Peter Andre says keeping kids safe online is more important than ever this winter, as internet use amongst teenagers’ surges because of lockdown.

  • As a father of four, Peter Andre knows first-hand how important it is to speak to your children about their internet use.
  • Peter says: “We, as parents, have to find the balance between looking over children’s shoulders constantly and allowing them freedom”
  • Cyberbullying is on the rise due to COVID-19 isolation and social distancing, as children spend more time indoors and on platforms like TikTok and Instagram.

As lockdown restrictions sweep UK, cybersecurity specialists Panda Security, is teaming up with Peter Andre on a campaign to keep children safe online this Winter.

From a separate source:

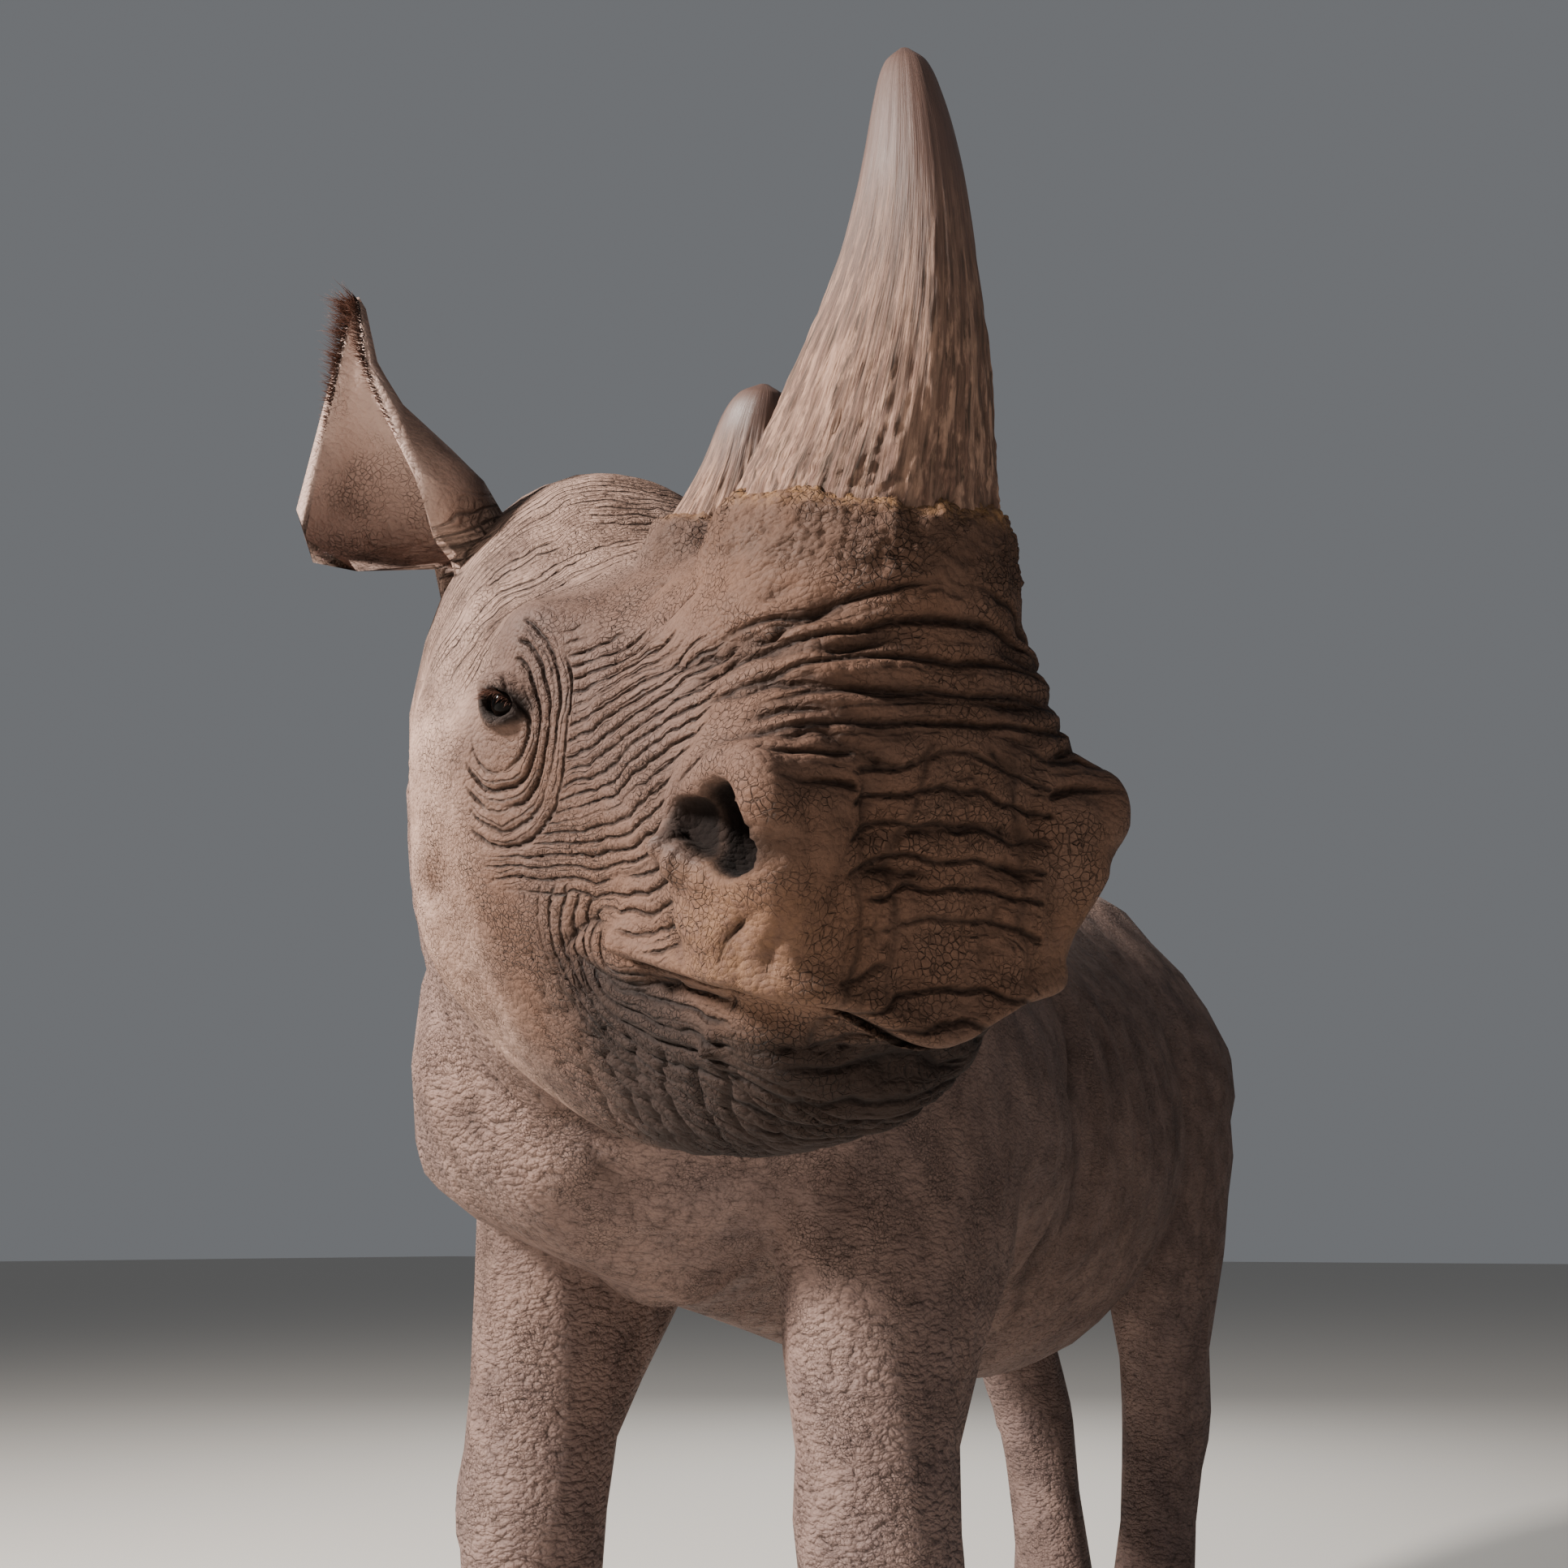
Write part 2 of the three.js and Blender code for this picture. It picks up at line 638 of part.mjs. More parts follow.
const TAIL_PATH = [
  [0, 0, 1590, 1318],
  [0.12, 0, 1668, 1300],
  [0.26, 0, 1722, 1230],
  [0.5, 2, 1742, 1060],
  [0.75, 6, 1738, 880],
  [0.92, 8, 1732, 770],
  [1, 8, 1730, 720],
];
const TAIL_SIZE = [
  [0, 46, 40],
  [0.2, 34, 30],
  [0.45, 22, 19],
  [0.75, 16, 13],
  [0.95, 13, 10],
  [1, 8, 7],
];
const TAIL_CUT = 1698;
const TAIL_STEPS = 12;
const TAIL_SIDES = 8;
const LOCKS = 8;
const LOCK_LONG = 150;
const LOCK_WIDE = 13;
const LOCK_THICK = 5;
const LOCK_TIP = 1.2;
const LOCK_STEPS = 5;
const LOCK_SPLAY = 16;
const LOCK_ROOTS = [0.72, 0.98];

function tailPoint(t) {
  const [, x, y, z] = along(TAIL_PATH, t);
  return new THREE.Vector3(x, y, z);
}

function makeTail() {
  const rings = [];
  for (let i = 0; i <= TAIL_STEPS; i += 1) {
    const t = i / TAIL_STEPS;
    const middle = tailPoint(t);
    const ahead = tailPoint(Math.min(t + 0.02, 1));
    const behind = tailPoint(Math.max(t - 0.02, 0));
    const run = ahead.sub(behind).normalize();
    const out = new THREE.Vector3(0, -run.z, run.y).normalize();
    const [, wide, deep] = along(TAIL_SIZE, t);
    rings.push(Array.from({ length: TAIL_SIDES }, (_, k) => {
      const a = (2 * Math.PI * k) / TAIL_SIDES;
      return middle.clone()
        .addScaledVector(new THREE.Vector3(1, 0, 0), wide * Math.cos(a))
        .addScaledVector(out, deep * Math.sin(a));
    }));
  }
  return loft(rings);
}

// Flat tapered locks in two rows, at the left and right edge of the tail's end.
function makeLock(index) {
  const side = index % 2 === 0 ? 1 : -1;
  const row = Math.floor(index / 2) / (LOCKS / 2 - 1);
  const root = tailPoint(LOCK_ROOTS[0] + (LOCK_ROOTS[1] - LOCK_ROOTS[0]) * row);
  const rings = [];
  for (let i = 0; i <= LOCK_STEPS; i += 1) {
    const t = i / LOCK_STEPS;
    const wide = LOCK_WIDE * (1 - t ** 1.6) + LOCK_TIP;
    const thick = LOCK_THICK * (1 - t) + LOCK_TIP;
    const x = root.x + side * (6 + LOCK_SPLAY * Math.sin(1.7 * t));
    const y = root.y + 4 * Math.sin(3 * t + index);
    const z = root.z - LOCK_LONG * (0.85 + 0.3 * row) * t;
    rings.push([
      new THREE.Vector3(x - wide, y, z),
      new THREE.Vector3(x, y - thick, z),
      new THREE.Vector3(x + wide, y, z),
      new THREE.Vector3(x, y + thick, z),
    ]);
  }
  return loft(rings);
}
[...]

Peter is passionate about communicating ways to safeguard kids online, particularly from the dangers of trolling and cyberbullying. The campaign seeks to enable parents to better protect their children from cyber threats, as well as educate them about the dangers that come with children having an online presence.

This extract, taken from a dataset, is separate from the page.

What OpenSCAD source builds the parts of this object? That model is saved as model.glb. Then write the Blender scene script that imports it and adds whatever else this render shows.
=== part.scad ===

Having experienced bullying himself as a kid, Peter says:

We, as parents, have to find the balance between looking over children’s shoulders constantly and allowing them freedom.”

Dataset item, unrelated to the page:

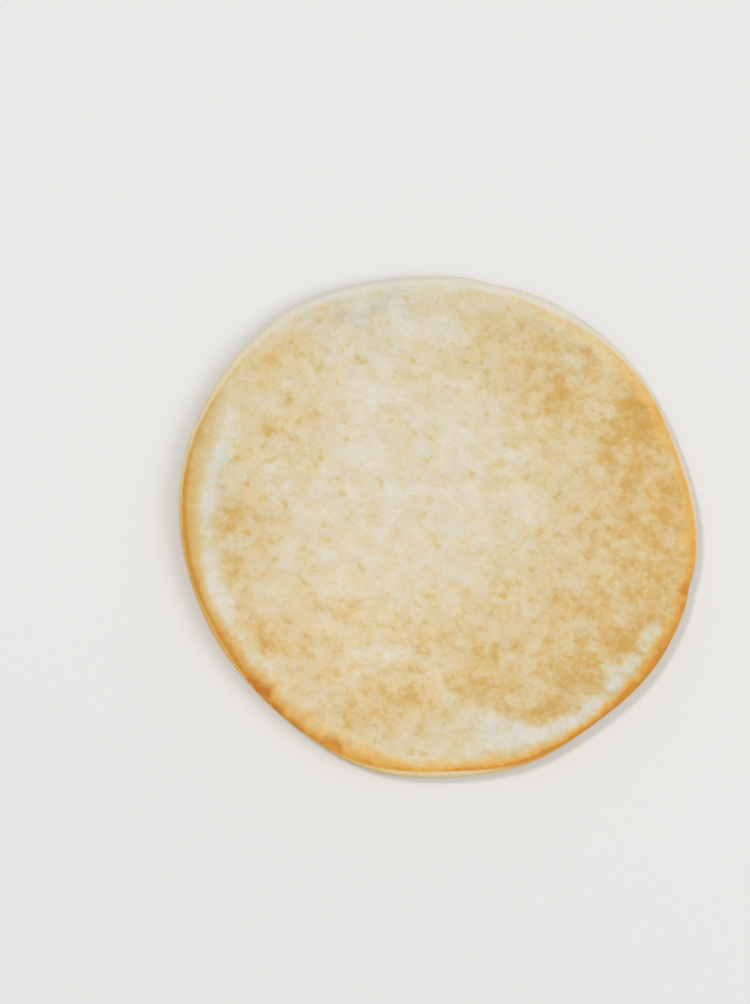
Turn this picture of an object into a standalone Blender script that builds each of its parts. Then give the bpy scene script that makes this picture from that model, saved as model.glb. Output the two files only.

Obviously online bullying was not something we had to worry about as kids but is rife in the day to day lives of a new generation.

Having online security that protects our children is a way for us to be responsible parents protecting them without being too strict but giving them space at the same time.

At Panda Security, we know that the challenge of balancing parental duties and working from home have increased considerably because of lockdown restrictions.

We also know protecting your kids from online dangers is increasingly difficult; access to inappropriate content is now not the only threat parents need to worry about, mobile addiction and unauthorized online purchases are also increasingly common.

Furthermore, the prevalent and serious issue of cyberbullying amongst young people has been on the rise, even before the pandemic struck. In the UK, 20% of young people between the ages of 12-20 were bullied online in 2019.

COVID-19 isolation and social distancing have pushed these already alarming numbers higher than ever before. According to L1ght, an organization that monitors online harassment and hate speech, there has been a 70% increase in cyberbullying during lockdown.

Top tips for keeping your kids safe online

As the nights draw in and with lockdown restrictions meaning more time spent indoors, Panda Security is looking to raise awareness about the importance of keeping children safe online.

Hervé Lambert, Global Consumer Operations Manager at Panda Security shares some top tips to parents:

  1. Talk to your children: As your lids are going to be indoors a lot more this winter, it’s more important than ever to talk to them about their online presence. What websites do they usually visit? Do they have any social media profiles? Are they being trolled? Understanding their online footprint will put you in a better position to help them if they run into trouble.
  2. Remind them of ‘Stranger Danger’: Speak to your children about safe internet use; remind them of ‘Stranger Danger’ and warn them not to send anyone private information, pictures, or videos.
  3. Install parental controls: These can help reduce the risk of children viewing inappropriate content on the web. They can be used for a whole manner of things such as controlling or blocking access to video games; limiting what children can search online; managing access to social media sites; and requiring parental authorisation to make online purchases.
  4. Maintain trust: When you install controls for the first time, you may find your kids think you are just out to spoil their fun and you could lose their trust, making it harder to spot signs of trouble. Maintain a dialogue and explain why you have set these rules, while putting in time to review them at a later date.
  5. Remember to be flexible: As your children’s habits change, so will their online behaviour, meaning your approach will have to change too. While tools like parental controls are crucial in the case of younger children, with teenagers, parents need to connect and encourage their them to be open about their online activity.